There are three essential elements to intervention for the chronically indecisive. First, counselors must address the pessimistic and negative thoughts associated with trait indecision. It is important to instill hope that the client can negotiate the challenging decision-making process and that a suitable academic or career goal can be identified. The CTI companion workbook is an excellent resource for developing more adaptive career thoughts. Second, counselors have to stabilize the negative affect associated with chronic indecision. Anxiety can interfere with the process of personal and career exploration and undermine the evaluation of alternatives. Counselors can employ a variety of anxiety management techniques to stabilize mood and clear a working space for career counseling. The third and most challenging goal is working with clients to form a more cohesive identity.

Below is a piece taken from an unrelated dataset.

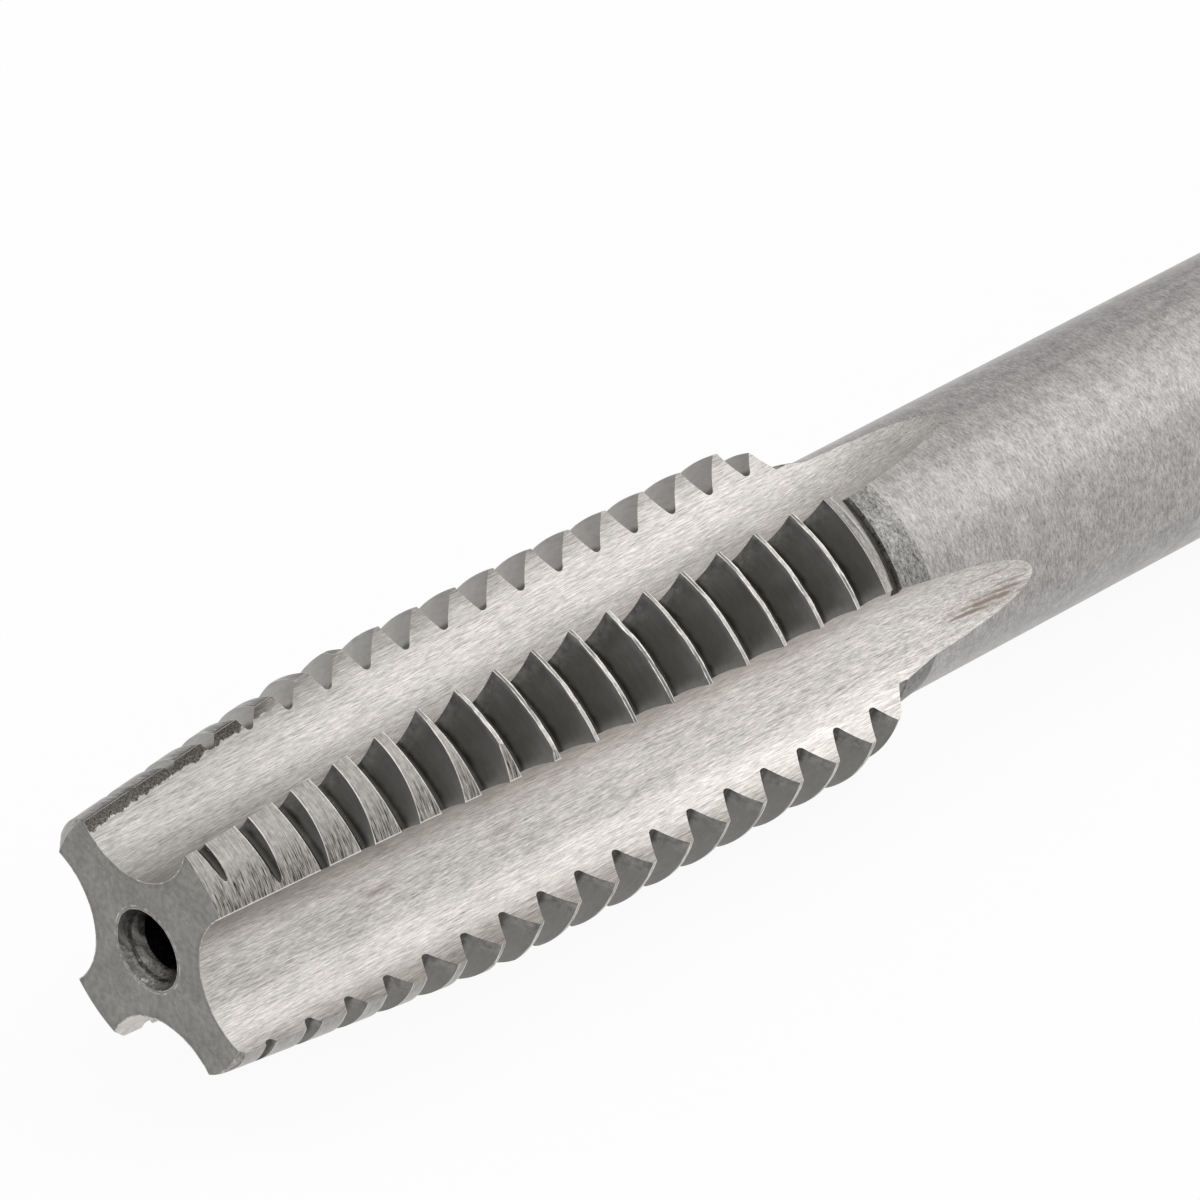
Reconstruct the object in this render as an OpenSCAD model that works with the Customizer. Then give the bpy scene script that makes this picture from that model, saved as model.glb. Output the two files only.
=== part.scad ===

Hamachek’s articulation of counseling goals based on Erikson’s psycho-social framework is a rich resource for counseling to promote ego identity development. Counselors can work with clients to (a) develop autonomy, which increases decision-making self-efficacy; (b) increase initiative by encouraging clients to experiment with novel work, leisure, and relationship roles; and (c) further develop industry. Clients will more readily incorporate personal and career information after developing a more clearly articulated ego identity.

References:

  1. Gati, I., & Asher, I. (2001). The PIC model for career decision making: Prescreeing, in-depth exploration, and choice. In F. T. L. Leong & A. Barak (Eds.), Contemporary models in vocational psychology (pp. 7-54). Mahwah, NJ: Lawrence Erlbaum.
  2. Holland, J. L., & Holland, J. E. (1977). Vocational indecision: More evidence and speculation. Journal of Counseling Psychology, 24, 404-414.
  3. Kelly, K. R., & Lee, W. C. (2002). Mapping the domain of career decision problems. Journal of Vocational Behavior, 61, 302-326.
  4. Wanberg, C. R., & Muchinsky, P. M. (1992). A typology of career decision status: Validity extension of the vocational decision status model. Journal of Counseling Psychology, 39, 71-80.